The hearing on the Nextcom application for an interdict to prevent communications minister Ivy Matsepe-Casaburri from awarding the third cellular licence ended today.
Presiding judge Nico Coetzee would make no promises on when he would deliver judgement, saying only that it would be before 16:00 on Friday 28 July.
The day was highlighted by argument by council for Nextcom that Matsepe-Casaburri does not have a free hand in awarding the licence, as claimed by the Department of Communications and the SA Telecommunications Regulatory Authority (SATRA).
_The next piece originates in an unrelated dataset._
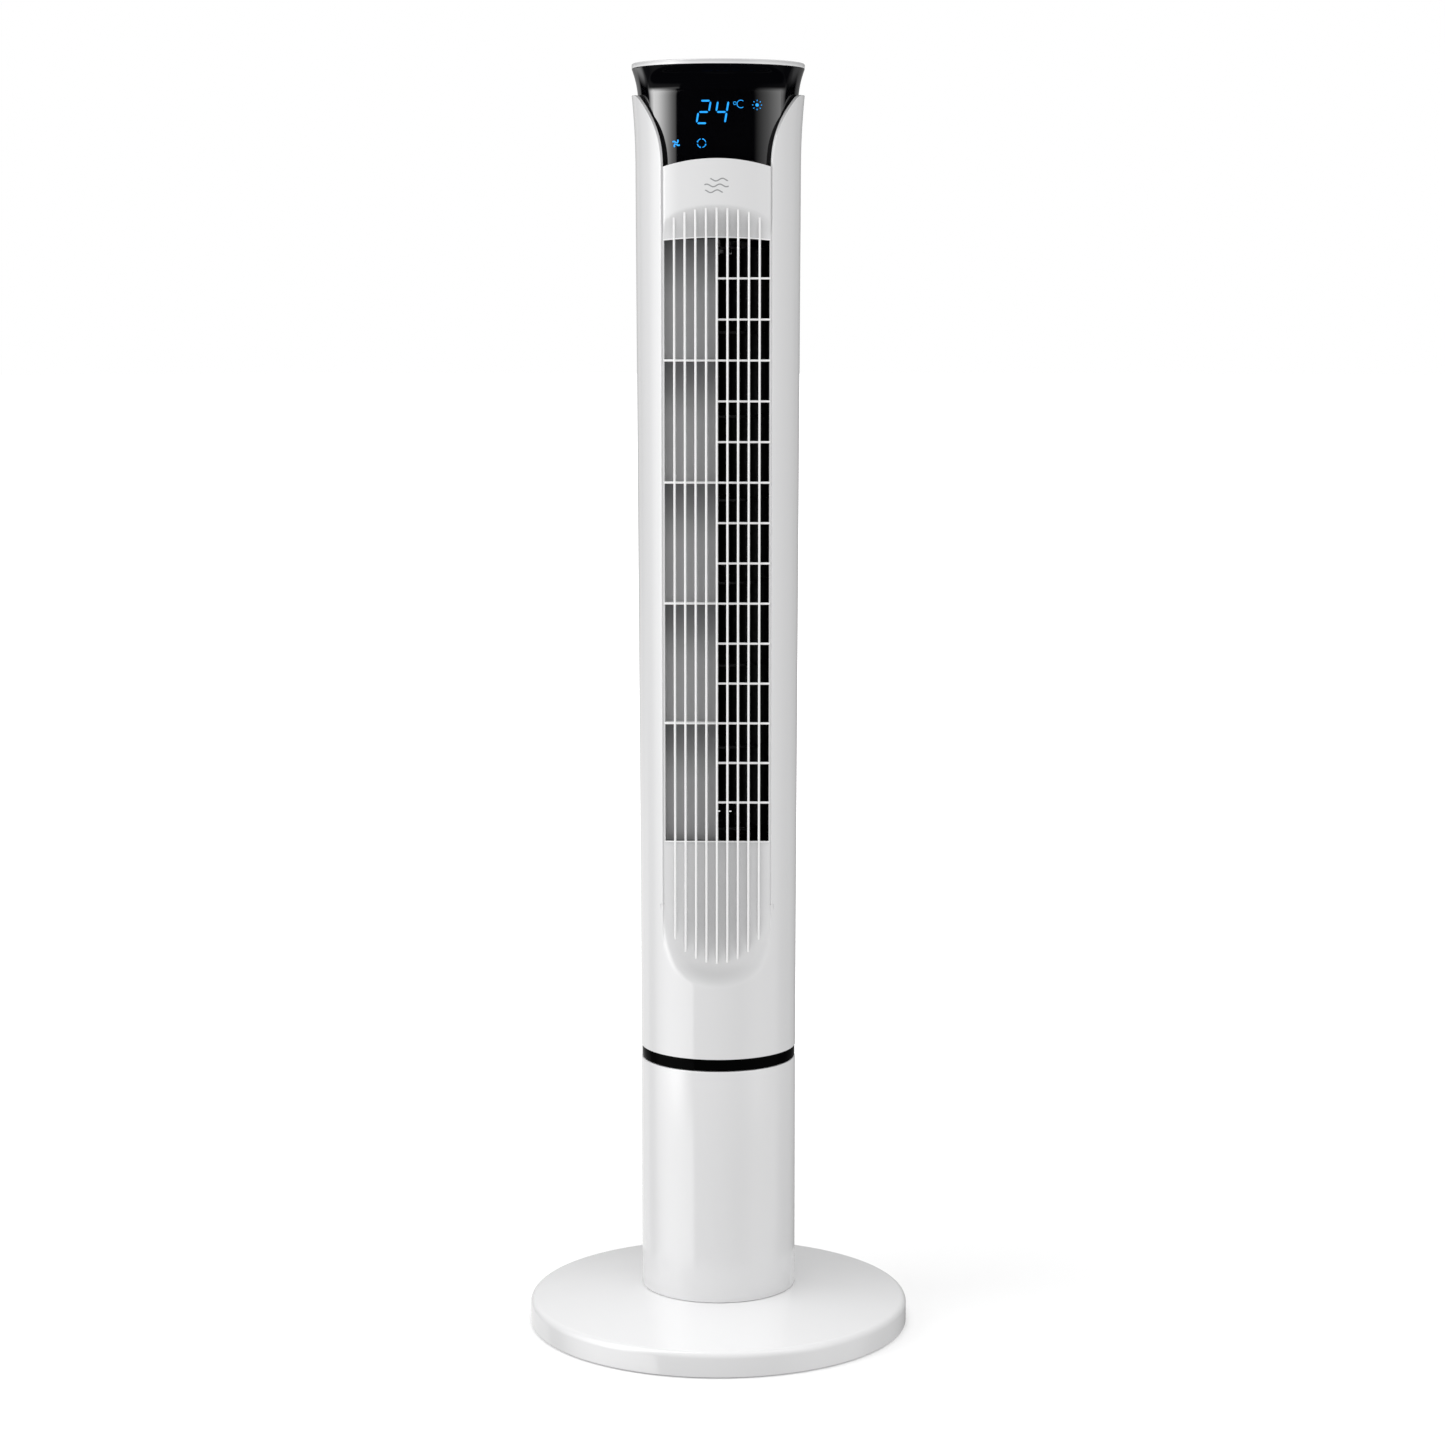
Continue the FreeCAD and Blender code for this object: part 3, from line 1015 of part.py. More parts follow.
NODES = {
    "base_cover": make_base_cover, "base_weight": make_base_weight,
    "base_bottom_plate": make_base_bottom_plate, "rubber_feet": make_rubber_feet,
    "base_screws": make_base_screws, "cord_gland": make_cord_gland,
    "column_tube": make_column_tube, "column_screws": make_column_screws,
    "swivel_plate": make_swivel_plate, "swivel_screws": make_swivel_screws,
    "thrust_washer": make_thrust_washer, "retaining_ring": make_retaining_ring,
    "sun_gear": make_sun_gear, "swing_pinion": make_swing_pinion,
    "turntable": make_turntable, "ring_trim": make_ring_trim, "floor_screws": make_floor_screws,
    "swing_motor": make_swing_motor, "swing_motor_screws": make_swing_motor_screws,
    "front_casing": make_front_casing, "rear_casing": make_rear_casing,
    "rear_top_casing": make_rear_top_casing,
    "casing_screws": make_casing_screws, "rear_grille": make_rear_grille,
    "dust_screen": make_dust_screen,
    "carry_handle": make_carry_handle, "front_grille": make_front_grille,
    "air_guide": make_air_guide, "duct_volute": make_duct_volute,
    "motor_plate": make_motor_plate, "top_bracket": make_top_bracket,
    "bearing_mount": make_bearing_mount, "top_bearing": make_top_bearing,
    "impeller": make_impeller, "top_shaft": make_top_shaft, "drive_coupling": make_drive_coupling,
    "motor_shaft": make_motor_shaft, "motor_rotor": make_motor_rotor,
    "stator_core": make_stator_core, "stator_windings": make_stator_windings,
    "motor_upper_bell": make_motor_upper_bell, "motor_lower_bell": make_motor_lower_bell,
    "motor_screws": make_motor_screws, "power_board": make_power_board,
    "run_capacitor": make_run_capacitor, "power_board_parts": make_power_board_parts,
    "head_shell": make_head_shell, "head_screws": make_head_screws, "display_lens": make_display_lens,
    "display_board": make_display_board, "led_display": make_led_display,
    "top_cap": make_top_cap, "control_board": make_control_board,
    "tact_switches": make_tact_switches, "board_screws": make_board_screws,
}


def main():
    os.makedirs("parts", exist_ok=True)
    for name, make in NODES.items():
        make().exportStep(f"parts/{name}.step")
    for name, (x, y) in zip(BUTTON_NAMES, button_places()):
        make_button(x, y).exportStep(f"parts/{name}.step")


main()
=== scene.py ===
"""Looks of the tower fan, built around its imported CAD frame.

Lengths are millimetres in the object's own frame, +Z up and the air leaving towards -Y; put() turns them
into metres. A depth is a distance in front of the tower's axis, so it is minus Y.
"""
import json
import math

import bmesh
import bpy
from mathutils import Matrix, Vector


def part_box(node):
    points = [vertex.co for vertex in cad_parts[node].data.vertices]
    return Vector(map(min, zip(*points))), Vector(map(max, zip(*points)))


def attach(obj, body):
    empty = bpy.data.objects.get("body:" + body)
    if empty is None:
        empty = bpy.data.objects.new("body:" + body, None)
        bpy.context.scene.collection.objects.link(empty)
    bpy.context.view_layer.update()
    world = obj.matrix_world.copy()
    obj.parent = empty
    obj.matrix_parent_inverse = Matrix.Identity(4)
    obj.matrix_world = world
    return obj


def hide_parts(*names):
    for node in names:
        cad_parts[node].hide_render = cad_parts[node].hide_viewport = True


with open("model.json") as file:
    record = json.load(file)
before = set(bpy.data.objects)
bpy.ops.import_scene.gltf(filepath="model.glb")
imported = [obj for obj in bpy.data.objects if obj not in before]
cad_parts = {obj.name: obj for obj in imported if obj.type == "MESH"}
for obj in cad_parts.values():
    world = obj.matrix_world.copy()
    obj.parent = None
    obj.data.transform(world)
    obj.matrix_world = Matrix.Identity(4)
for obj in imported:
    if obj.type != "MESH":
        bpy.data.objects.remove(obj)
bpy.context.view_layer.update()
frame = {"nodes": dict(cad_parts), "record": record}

MM = 0.001
FULL_TURN = 2 * math.pi


def span(node):
    """Lowest and highest corner of a CAD node, in millimetres."""
    low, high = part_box(node)
    return low / MM, high / MM


# ---- driving dimensions -------------------------------------------------------------------------------
BASE_RADIUS = span("base_cover")[1].x
BASE_UNDERSIDE_Z = span("base_cover")[0].z
BASE_CROWN_Z = 31.5
BASE_RIM_TOP_Z = 21.0
BASE_EDGE_RADIUS = 5.5
BASE_WALL = 2.5
GLAND_RADIUS = 5.5
GLAND_Z = 9.6

COLUMN_RADIUS = span("column_tube")[1].x
COLUMN_LOW_Z, COLUMN_TOP_Z = span("column_tube")[0].z, span("column_tube")[1].z
RING_RADIUS = span("ring_trim")[1].x
RING_LOW_Z, RING_TOP_Z = span("ring_trim")[0].z, span("ring_trim")[1].z
WALL = 2.5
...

SATRA and the department during the week said that Matsepe-Casaburri could accept the SATRA recommendation to grant the licence to the Cell C consortium, could reject the recommendation out of hand, could refuse to act and refer the decision back to SATRA or could grant the licence to any group of her choosing, regardless of their status in the bidding process.
Nextcom says the latter two options are not legally open to the minister.
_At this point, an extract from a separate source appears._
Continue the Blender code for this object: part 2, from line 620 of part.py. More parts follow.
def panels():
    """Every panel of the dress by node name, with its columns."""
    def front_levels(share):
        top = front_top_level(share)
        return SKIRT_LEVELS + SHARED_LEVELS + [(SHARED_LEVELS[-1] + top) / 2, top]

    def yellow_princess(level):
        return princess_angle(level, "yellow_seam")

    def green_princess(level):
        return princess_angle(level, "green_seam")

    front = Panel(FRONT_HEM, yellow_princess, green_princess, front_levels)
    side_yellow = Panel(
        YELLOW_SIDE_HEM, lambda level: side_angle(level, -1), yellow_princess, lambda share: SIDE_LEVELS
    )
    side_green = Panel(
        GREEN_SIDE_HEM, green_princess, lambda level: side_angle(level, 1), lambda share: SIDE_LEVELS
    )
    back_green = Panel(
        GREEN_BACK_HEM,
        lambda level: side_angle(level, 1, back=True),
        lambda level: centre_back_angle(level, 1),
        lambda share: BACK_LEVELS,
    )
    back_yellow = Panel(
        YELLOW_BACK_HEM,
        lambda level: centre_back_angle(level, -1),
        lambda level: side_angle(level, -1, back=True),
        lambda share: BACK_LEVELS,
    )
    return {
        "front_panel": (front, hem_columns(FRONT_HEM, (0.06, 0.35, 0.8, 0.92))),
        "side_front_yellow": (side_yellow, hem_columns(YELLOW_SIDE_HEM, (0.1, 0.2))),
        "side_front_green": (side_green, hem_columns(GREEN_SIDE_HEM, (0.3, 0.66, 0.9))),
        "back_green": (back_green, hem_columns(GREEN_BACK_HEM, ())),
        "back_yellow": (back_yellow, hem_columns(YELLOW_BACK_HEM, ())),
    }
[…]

"The minister thinks she has these powers, but she is mistaken," junior council for Nextcom Derek Spitz told the court. "She cannot act as if she were a court of review."
Spitz said the Telecommunications Act allows the minister to reject or accept the recommendation, but not to grant the licence out of hand or to refer the matter back to the Independent Communications Authority of SA (ICASA), which has assumed the powers of SATRA.
"There is no power whatsoever that would allow the minister to do that," he said. "It is simply not there. It is there for a very good reason. It is an absurdity."
Spitz argued that such power would allow the minister to grant the licence to a consortium that had not taken part in the SATRA selection process, which would "make a nonsense" of the process that cost Nextcom more than R20 million. It is not the intention of the Act to negate the power SATRA holds, he said.
SATRA council earlier this week said that the Nextcom application was baseless, as the SATRA decision alone could not remove any bidder from the process and that the race was still open to all. Nextcom says the decision has already deprived it a spot in the finals, and that only a full judicial review of the entire process will open the field to all the applicants again.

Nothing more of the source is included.